C’est la raison pour laquelle, par exemple, globalement, nos émissions de gaz à effet de serre n’ont jamais été aussi élevées malgré des machines de plus en plus sobres. L’effet rebond existe pour toute technologie que l’on a cherché à améliorer. C’est un piège que nous devons, collectivement, apprendre à déminer, et accepter de nous fixer enfin des limites. Nous posons le postulat qu’il est aujourd’hui possible de viser des externalités positives, directement, et nous ne manquons pas d’exemples.
L’entreprise contributive s’inscrit-elle dans un modèle de croissance ou de décroissance ?

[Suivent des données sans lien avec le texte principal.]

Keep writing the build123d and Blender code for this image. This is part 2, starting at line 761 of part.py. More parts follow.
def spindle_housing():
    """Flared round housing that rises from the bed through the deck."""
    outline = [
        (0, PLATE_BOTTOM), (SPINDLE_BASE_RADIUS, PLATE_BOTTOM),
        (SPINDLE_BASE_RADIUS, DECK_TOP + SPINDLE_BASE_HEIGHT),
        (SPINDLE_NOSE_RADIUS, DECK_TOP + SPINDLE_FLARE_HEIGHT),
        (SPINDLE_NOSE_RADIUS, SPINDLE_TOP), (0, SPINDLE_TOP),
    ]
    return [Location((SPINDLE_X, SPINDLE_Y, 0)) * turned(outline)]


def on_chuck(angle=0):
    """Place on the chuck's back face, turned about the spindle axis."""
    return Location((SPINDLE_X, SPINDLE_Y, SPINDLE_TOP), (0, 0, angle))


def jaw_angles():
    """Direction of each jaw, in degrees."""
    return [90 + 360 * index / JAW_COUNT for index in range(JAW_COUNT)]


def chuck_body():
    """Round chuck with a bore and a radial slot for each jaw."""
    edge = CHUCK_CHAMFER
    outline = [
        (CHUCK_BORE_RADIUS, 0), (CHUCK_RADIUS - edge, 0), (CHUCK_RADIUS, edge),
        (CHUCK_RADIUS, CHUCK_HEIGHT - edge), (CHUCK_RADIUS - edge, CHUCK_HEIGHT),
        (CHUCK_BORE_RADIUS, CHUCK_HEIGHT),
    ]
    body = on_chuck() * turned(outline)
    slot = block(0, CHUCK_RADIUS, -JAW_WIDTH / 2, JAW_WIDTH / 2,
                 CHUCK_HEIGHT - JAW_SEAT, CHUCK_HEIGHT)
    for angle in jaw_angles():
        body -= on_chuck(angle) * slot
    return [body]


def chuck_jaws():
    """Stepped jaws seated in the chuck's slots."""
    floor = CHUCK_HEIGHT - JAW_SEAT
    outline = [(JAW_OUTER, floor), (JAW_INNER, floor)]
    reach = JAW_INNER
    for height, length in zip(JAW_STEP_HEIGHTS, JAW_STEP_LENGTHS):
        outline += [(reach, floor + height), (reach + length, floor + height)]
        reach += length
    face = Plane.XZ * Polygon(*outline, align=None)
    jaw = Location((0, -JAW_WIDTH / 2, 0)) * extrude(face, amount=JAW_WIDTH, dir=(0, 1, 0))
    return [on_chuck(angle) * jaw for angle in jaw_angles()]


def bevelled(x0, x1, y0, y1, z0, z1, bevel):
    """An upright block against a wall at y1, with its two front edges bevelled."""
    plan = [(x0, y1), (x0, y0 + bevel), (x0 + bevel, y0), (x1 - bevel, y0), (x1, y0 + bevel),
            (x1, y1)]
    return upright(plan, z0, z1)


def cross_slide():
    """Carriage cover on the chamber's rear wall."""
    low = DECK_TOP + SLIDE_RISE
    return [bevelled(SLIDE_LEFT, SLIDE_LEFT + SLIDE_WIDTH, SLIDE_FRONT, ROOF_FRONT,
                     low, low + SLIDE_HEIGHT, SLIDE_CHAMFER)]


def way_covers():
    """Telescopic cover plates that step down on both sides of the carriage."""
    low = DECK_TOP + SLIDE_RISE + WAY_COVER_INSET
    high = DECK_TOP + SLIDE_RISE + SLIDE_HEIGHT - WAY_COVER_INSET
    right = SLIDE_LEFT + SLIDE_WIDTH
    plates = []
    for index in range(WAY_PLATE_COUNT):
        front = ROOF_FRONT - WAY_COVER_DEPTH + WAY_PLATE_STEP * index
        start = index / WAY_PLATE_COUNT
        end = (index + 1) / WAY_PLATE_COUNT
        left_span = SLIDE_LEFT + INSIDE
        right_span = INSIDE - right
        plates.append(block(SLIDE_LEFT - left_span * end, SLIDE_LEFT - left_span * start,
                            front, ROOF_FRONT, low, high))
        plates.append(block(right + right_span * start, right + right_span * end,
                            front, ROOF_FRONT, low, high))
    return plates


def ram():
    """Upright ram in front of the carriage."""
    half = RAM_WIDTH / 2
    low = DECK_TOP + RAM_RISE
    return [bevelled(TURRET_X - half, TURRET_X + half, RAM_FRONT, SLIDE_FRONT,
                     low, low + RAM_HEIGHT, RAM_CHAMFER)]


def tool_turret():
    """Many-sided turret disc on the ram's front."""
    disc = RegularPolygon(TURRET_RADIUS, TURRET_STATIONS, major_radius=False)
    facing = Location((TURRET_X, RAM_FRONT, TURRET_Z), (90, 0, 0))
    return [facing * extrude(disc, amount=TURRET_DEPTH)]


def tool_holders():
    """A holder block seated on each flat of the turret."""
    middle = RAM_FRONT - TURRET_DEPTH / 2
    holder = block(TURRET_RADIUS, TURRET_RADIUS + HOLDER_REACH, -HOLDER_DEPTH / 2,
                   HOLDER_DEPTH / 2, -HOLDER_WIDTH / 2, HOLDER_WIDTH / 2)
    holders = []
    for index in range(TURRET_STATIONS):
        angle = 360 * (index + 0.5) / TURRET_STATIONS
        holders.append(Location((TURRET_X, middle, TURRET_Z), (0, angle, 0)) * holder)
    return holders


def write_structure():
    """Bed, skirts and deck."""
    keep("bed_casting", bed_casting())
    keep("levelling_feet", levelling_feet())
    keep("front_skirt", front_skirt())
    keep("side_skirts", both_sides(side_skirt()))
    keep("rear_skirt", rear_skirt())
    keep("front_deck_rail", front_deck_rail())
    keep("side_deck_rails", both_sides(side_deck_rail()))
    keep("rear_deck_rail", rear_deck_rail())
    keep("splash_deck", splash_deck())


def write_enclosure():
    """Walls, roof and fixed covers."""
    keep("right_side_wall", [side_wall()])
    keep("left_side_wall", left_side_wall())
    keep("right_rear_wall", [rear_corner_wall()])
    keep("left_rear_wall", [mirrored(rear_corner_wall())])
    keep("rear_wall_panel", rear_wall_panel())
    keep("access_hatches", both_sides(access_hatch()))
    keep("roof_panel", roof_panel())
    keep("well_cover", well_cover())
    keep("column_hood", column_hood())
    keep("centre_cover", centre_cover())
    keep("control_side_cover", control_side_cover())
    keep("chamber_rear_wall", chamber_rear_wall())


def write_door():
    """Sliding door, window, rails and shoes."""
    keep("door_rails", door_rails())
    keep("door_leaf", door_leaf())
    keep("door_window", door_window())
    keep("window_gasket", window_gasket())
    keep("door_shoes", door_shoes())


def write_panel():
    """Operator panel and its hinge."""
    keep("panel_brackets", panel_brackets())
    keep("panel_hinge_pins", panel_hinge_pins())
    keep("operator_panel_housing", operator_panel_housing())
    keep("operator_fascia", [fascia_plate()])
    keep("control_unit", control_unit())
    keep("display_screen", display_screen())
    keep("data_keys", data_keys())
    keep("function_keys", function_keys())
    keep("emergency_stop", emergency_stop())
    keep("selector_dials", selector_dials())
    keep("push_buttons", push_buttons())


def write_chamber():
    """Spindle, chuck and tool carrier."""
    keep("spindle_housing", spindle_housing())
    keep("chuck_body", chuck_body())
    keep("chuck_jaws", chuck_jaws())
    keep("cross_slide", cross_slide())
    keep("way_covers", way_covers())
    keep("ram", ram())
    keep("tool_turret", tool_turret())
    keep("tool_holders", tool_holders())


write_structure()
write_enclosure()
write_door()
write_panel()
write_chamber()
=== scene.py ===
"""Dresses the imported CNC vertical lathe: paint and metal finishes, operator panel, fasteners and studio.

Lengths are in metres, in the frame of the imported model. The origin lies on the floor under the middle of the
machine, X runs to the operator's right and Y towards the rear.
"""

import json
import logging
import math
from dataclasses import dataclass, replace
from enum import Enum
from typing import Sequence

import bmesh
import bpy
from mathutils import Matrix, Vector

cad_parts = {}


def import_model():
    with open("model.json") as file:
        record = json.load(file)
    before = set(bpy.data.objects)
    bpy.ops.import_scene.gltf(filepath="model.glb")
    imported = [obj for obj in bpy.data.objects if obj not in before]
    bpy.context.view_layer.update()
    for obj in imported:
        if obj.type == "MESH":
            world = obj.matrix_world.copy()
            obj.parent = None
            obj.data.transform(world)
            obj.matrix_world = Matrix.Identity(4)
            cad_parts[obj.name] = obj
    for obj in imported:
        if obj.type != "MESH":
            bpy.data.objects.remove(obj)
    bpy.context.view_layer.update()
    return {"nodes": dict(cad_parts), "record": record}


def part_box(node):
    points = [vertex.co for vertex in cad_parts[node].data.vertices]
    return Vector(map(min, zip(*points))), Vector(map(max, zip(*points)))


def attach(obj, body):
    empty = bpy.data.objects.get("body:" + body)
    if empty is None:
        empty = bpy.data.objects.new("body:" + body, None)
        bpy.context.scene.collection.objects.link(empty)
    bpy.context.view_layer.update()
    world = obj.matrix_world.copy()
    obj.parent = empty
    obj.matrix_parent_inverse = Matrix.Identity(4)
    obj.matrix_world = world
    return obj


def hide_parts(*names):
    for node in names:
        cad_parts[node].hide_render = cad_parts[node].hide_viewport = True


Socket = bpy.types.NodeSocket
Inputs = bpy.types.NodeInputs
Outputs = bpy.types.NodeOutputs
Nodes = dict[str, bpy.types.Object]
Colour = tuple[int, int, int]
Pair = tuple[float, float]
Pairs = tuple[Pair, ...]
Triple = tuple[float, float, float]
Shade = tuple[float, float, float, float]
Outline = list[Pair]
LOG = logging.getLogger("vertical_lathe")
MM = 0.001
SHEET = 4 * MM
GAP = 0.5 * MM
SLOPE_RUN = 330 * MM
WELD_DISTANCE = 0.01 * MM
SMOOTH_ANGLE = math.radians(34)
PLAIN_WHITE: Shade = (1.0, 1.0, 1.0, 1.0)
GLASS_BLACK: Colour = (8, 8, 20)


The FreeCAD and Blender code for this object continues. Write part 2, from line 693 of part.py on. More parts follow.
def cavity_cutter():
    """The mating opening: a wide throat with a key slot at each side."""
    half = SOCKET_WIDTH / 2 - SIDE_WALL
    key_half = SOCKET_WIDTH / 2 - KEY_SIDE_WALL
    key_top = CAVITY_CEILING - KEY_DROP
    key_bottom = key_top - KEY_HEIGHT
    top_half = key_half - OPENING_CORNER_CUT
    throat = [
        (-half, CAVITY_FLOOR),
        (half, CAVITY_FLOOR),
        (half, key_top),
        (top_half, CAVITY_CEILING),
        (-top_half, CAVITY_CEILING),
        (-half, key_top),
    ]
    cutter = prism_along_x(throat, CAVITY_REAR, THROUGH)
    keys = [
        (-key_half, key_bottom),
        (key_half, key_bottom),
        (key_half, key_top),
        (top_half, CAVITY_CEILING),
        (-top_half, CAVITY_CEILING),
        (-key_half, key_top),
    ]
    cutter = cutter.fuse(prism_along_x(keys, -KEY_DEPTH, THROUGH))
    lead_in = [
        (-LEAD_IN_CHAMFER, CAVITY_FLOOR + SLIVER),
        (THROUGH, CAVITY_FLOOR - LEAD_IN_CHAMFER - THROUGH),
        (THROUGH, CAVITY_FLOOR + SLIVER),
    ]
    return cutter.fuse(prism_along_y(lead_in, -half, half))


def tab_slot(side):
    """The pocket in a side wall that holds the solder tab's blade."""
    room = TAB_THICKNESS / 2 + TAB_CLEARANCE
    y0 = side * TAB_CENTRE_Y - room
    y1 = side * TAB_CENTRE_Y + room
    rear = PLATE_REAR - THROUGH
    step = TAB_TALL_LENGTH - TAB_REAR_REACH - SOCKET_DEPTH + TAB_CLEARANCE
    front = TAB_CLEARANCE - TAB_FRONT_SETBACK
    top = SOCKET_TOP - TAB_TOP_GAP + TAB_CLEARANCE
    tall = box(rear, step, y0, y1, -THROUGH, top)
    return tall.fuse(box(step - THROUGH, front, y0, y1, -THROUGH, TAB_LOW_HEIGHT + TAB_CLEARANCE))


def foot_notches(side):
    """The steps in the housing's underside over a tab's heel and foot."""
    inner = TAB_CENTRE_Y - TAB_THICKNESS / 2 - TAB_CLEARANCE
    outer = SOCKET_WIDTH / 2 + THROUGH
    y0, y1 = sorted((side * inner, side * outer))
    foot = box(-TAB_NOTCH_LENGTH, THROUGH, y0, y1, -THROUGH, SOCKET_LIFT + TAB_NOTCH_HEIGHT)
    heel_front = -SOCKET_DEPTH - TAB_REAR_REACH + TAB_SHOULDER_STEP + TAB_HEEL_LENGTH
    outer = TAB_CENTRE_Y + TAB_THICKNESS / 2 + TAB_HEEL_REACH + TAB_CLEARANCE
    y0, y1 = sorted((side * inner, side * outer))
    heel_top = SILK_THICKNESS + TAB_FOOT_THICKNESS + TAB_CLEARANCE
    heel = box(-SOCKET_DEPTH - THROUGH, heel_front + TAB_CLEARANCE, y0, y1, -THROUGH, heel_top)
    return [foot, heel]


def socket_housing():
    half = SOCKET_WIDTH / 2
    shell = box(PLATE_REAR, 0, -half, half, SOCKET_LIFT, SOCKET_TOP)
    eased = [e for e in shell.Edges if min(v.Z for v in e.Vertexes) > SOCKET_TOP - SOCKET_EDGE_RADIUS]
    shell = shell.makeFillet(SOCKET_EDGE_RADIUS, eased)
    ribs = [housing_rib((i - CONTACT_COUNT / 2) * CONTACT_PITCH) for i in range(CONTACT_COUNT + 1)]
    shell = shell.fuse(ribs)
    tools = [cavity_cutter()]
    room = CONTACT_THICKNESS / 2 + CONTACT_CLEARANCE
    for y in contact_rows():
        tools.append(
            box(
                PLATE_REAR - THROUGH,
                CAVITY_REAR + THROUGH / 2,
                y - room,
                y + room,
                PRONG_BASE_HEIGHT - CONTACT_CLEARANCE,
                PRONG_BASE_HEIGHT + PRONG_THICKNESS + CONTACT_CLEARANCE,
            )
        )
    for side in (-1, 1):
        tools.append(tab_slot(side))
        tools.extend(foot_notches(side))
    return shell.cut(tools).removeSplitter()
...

Nous sommes pour la croissance et la décroissance ! Pour la décroissance des externalités négatives, de l’exploitation sans limite des ressources naturelles à commencer par les énergies fossiles comme si elles sortaient d’une corne d’abondance sans fond, des pollutions associées, pour la décroissance des inégalités à laquelle on assiste malgré de sempiternelles promesses de ruissellement, et pour la décroissance d’une économie qui s’emballe autour d’indicateurs erronés : le PIB, aujourd’hui, reflète une croissance qui nous est, globalement, nocive.
Nous sommes pour considérer d’autres formes d’indicateurs afin que d’autres types de croissances puissent être mesurées et ainsi contribuer à la bonne santé globale de l’entreprise et donc de la société ! Nous sommes pour la croissance du bien-être, de l’éducation, de la santé des écosystèmes et de tous nos concitoyens. Cette croissance-là peut être infinie ! Les modèles de sociétés qui s’y rattachent ne sont pas bordés de renoncements ni de privations : nous n’irons pas, bougie à la main, nous enterrer dans une grotte, nous ne renonçons pas aux progrès réels de l’hygiène et de la santé ! Mais songeons que nos enfants et nos petits-enfants ne connaîtront pas nos gabegies, soit parce qu’une crise globale majeure les éloignera violemment de nos modèles actuels, soit parce que l’on aura su proposer et choisir des modèles visant l’entreprise contributive.
Nous pensons que nous pouvons leur préparer un avenir plus sobre et plus satisfaisant. A nous de commencer à repenser le paradigme du bonheur.